Soon after joining the company, Lamach introduced three strategic priorities: growth through innovation, emerging markets and services; operational excellence; and progressive, diverse and inclusive culture.
Lamach’s vision included a new leadership approach to transform the company’s view of itself from a traditional, loosely knit industrial-manufacturing company to a progressive, diversified and well-integrated company with a unified culture. To assist, Hawkins turned to Corinne Mason, the company’s director of executive and leadership development.
However, while executives spend plenty of time talking about values and priorities, it is the middle managers and rank-and-file who embody a company’s actual culture. Further, in Lamach’s initial interactions with other company leaders, vocabulary became a key issue. As the new CEO attempted to convey his leadership expectations, he discovered his direct reports used different terminology and operated on a different wavelength.
Hawkins and Mason set out to introduce some common language to encapsulate the new leadership approach. Through one-on-one and group conversations with more than 100 of Ingersoll Rand’s leaders across the globe, the company developed five pillars of success: Model our values, inspire our people, focus on customers, create long-term value and deliver premier performance.
The five pillars were unveiled to 300 of the company’s top executives at an annual leadership conference in February 2012. Soon after they were rolled out to employees companywide. The company continues to emphasize these five foundational elements as often as possible. As a result, they have become part of Ingersoll Rand’s everyday culture and consciousness. The pillars are also printed for ready reference on employees’ identification cards.
Competencies and Accountability
However, Hawkins and Mason knew they had to drill down past common leadership language to define specific and measurable competencies expected of leaders and employees. The duo established a distinct difference in their competency model for Ingersoll Rand than was used in past models. Essentially, every employee has a responsibility to behave in ways that will help all employees, and the company, achieve success.
In the new model, Ingersoll Rand established two sets of global competencies: one set of six expectations for leaders and one set of seven for all employees. Each competency corresponds to one of the five pillars. The competencies drive and align behaviors to create a high-performance culture.
The company also has begun implementing a new level of accountability based on the competencies. The new expectations have been integrated into all HR processes, including learning and development materials and hiring guidelines. An updated 360 review is also driven by the new model. The competencies have become a central focus of the annual review process as well. Employees are reviewed on how they demonstrate knowledge, skills, abilities and personal characteristics, and ultimately how they achieve their business objectives. The competencies help to differentiate superior from average performance in a given job or role.

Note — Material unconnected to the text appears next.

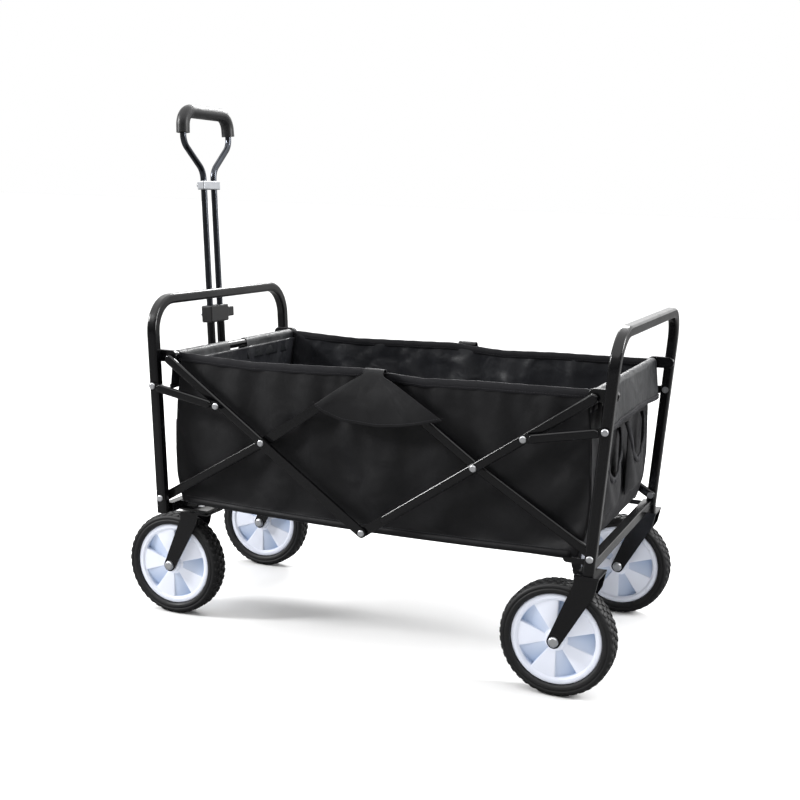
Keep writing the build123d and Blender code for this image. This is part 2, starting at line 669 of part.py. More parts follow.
# front casters
plates = []
for name, sign in (("left", -1), ("right", 1)):
    y = sign * caster_y
    top = (caster_x - caster_fork_half, caster_x + caster_fork_half)
    half = fork_arm_gap + fork_plate
    low, high = (caster_x, y, fork_top_z - cut_over), (caster_x, y, foot_z + cut_over)
    bore = rod(low, high, kingpin_radius + wheel_fit)
    plates.append(solid_of(block(*top, y - half, y + half, fork_top_z, foot_z) - bore))
    arm_end = top[0] + caster_arm_width
    save(f"{name}_caster_fork", fork(*top, arm_end, caster_fork_top_z, caster_hub_x, y, caster_x))
    save(f"{name}_caster_bolts", kingpin(y), bearing_ring(y), axle(caster_hub_x, y))
    place = wheel_place(caster_hub_x, y)
    save(f"{name}_caster_tyre", tyre_shape.moved(place))
    save(f"{name}_caster_rim", rim_shape.moved(place))
save("caster_plates", *plates)

# handle
save("handle_bracket", handle_bracket())
save("handle_pin", handle_pin())
save("handle_outer_tubes", outer_tube(-handle_tube_y), outer_tube(handle_tube_y))
save("handle_clamp", lower_clamp())
save("clamp_lever", clamp_lever())
save("handle_loop", handle_loop())
save("handle_upper_bracket", upper_bracket())
save("handle_grip", *grip_halves())
save("handle_grip_screws", grip_screw(-grip_screw_side), grip_screw(grip_screw_side))

# side fabric and the pull strap
save("side_panel_left", side_panel())
save("side_panel_right", side_panel().mirror(Plane.XZ))
save("centre_flaps", *both_sides(centre_flap()))
strap_z = rail_z + rail_radius + board_gap + board_depth + sleeve_gap
strap_x = board_inner_x + strap_inset
half = strap_width / 2
strap = block(strap_x, strap_x + strap_length, -half, half, strap_z, strap_z + strap_depth)
save("pull_strap", strap)
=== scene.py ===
import json
from math import cos, pi, radians, sin

import bmesh
import bpy
import numpy as np
from mathutils import Matrix, Vector


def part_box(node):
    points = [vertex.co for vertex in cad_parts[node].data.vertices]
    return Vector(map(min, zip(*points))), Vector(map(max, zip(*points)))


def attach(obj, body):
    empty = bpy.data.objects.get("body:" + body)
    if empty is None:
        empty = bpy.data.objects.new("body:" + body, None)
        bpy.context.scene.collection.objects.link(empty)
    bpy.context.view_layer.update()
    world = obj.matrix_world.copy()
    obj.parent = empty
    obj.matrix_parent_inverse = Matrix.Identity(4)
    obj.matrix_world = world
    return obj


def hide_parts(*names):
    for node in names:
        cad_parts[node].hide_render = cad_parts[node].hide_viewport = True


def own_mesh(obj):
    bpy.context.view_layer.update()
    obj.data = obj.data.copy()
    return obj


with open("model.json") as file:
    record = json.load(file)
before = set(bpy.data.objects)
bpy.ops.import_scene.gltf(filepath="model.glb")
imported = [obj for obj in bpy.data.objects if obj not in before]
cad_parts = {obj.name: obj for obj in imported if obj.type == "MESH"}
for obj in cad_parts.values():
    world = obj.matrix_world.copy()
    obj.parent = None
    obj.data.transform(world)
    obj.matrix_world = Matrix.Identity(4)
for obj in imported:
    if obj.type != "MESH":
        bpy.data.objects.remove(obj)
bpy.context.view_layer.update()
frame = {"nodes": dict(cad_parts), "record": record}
scene = bpy.context.scene
mm = 0.001
print("stage: frame loaded,", len(frame["nodes"]), "nodes")

# places that the pieces share, read from the frame
sideLow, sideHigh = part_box("side_panel_left")
middleX = (sideLow[0] + sideHigh[0]) / 2
panelY = -sideHigh[1]
rimLow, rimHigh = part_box("rear_rim_tube")
rimX = (rimLow[0] + rimHigh[0]) / 2 - middleX
rimZ = (rimLow[2] + rimHigh[2]) / 2
rimRadius = (rimHigh[2] - rimLow[2]) / 2
joints = {joint["name"]: joint for joint in frame["record"]["behaviour"]["joints"]}


def linear(code):
    parts = [int(code[i:i + 2], 16) / 255 for i in (1, 3, 5)]
    return [c / 12.92 if c <= 0.04045 else ((c + 0.055) / 1.055) ** 2.4 for c in parts] + [1.0]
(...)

Ingersoll Rand’s strategy included communicating to leaders and employees — through assessment, leadership development, promotion and succession planning — that success at the company meant embracing the new model of leadership and competency. For example, organizational leadership reviews are completed with a filter for how successful individuals demonstrate leadership and the defined competencies. Succession planning considers the competencies, and managers inform their employees what competencies they excel at and which need further development.
Further, leaders are not only assessed on how they put the six leadership competencies into practice, but also they are assessed on how their direct reports implement the seven competencies expected of all employees. Every manager with five or more direct reports is given employee engagement scores based on employee surveys: How is your manager treating you? Is he or she giving you the training you need? Do you understand the new competencies, and is your manager encouraging and helping you to achieve them?
Ingersoll Rand informs its leaders through training, leadership conferences and one-on-one conversation that they need to: “Engage your employees. Coach them. Develop them. That’s all a part of your job as a leader at Ingersoll Rand.”
Fulfilling Future Workforce Needs
With 4,000 engineers globally, Ingersoll Rand relies on innovative thinking and technical expertise to deliver the best products and services.
The company wants a strong pipeline of talented individuals to continue its 143-year history of innovation. As a result, Ingersoll Rand funds science competitions focused on engineering and environmental sustainability and communicates its values, purpose and competencies to the future workforce.
For instance, the Solar Decathlon is a competition organized by the U.S. Department of Energy. It challenges 20 collegiate teams from around the world to design, build and operate solar-powered houses that are cost effective, energy-efficient and attractive. The program educates students and the public about building sustainable communities.
Ingersoll Rand also has hosted six Environmental Defense Fund, or EDF, Climate Corps fellows over the years. This program gives students practical experience and enables companies to connect with universities. Last year, the EDF Climate Corps fellows at Ingersoll Rand helped identify potential savings of $1.6 million in energy costs.
These coordinated investments in education have a direct correlation to increasing interest from job seekers. According to Hawkins and Mason, people are energized about the leadership model and high-performance culture. People want to be part of a company that is progressive and inclusive, where leaders spend more time with their teams instead of sitting in offices.
“Together, the renewed Ingersoll Rand vision, purpose, competencies and overall leadership model provide connective tissue and alignment across the company,” Hawkins said. “They are a shared way of thinking about who we are, why we do what we do and where we’re going that differentiates us from our competitors. They allow us to march forward in unison to achieve more than we possibly could independently and together to arrive at premier performance.”
Mason agreed. “Achieving premier performance can’t happen if we’re only in this with our heads. Each one of us must be in this with our hearts as well,” she said. “Helping our leaders achieve that unifying commitment is the objective of our improved approach to leadership at Ingersoll Rand.”
The improved approach to leadership is also having a direct impact on employee engagement and business results. When Lamach became CEO in 2010, Ingersoll Rand began a journey to increase the company’s operating capability, focusing on innovation and operational excellence. The refreshed approach to leadership was a driving factor behind that journey. The initiatives have increased Ingersoll Rand’s operating margins almost 400 basis points in the last three years.
Further, the company has improved its competitive strength and earnings per share. Employee volunteerism has increased 8 percent, and one of the most successful engagement programs, global green teams, doubled in participation. These volunteer teams focus on reducing Ingersoll Rand’s environmental footprint and improving overall operations.
Companies embarking on enterprise-wide change like Ingersoll Rand must define what they are trying to become. They must create a language with which to talk about that vision, translate goals into measurable competencies, hold leaders accountable to follow through, and those leaders must assist and encourage their direct reports to do the same.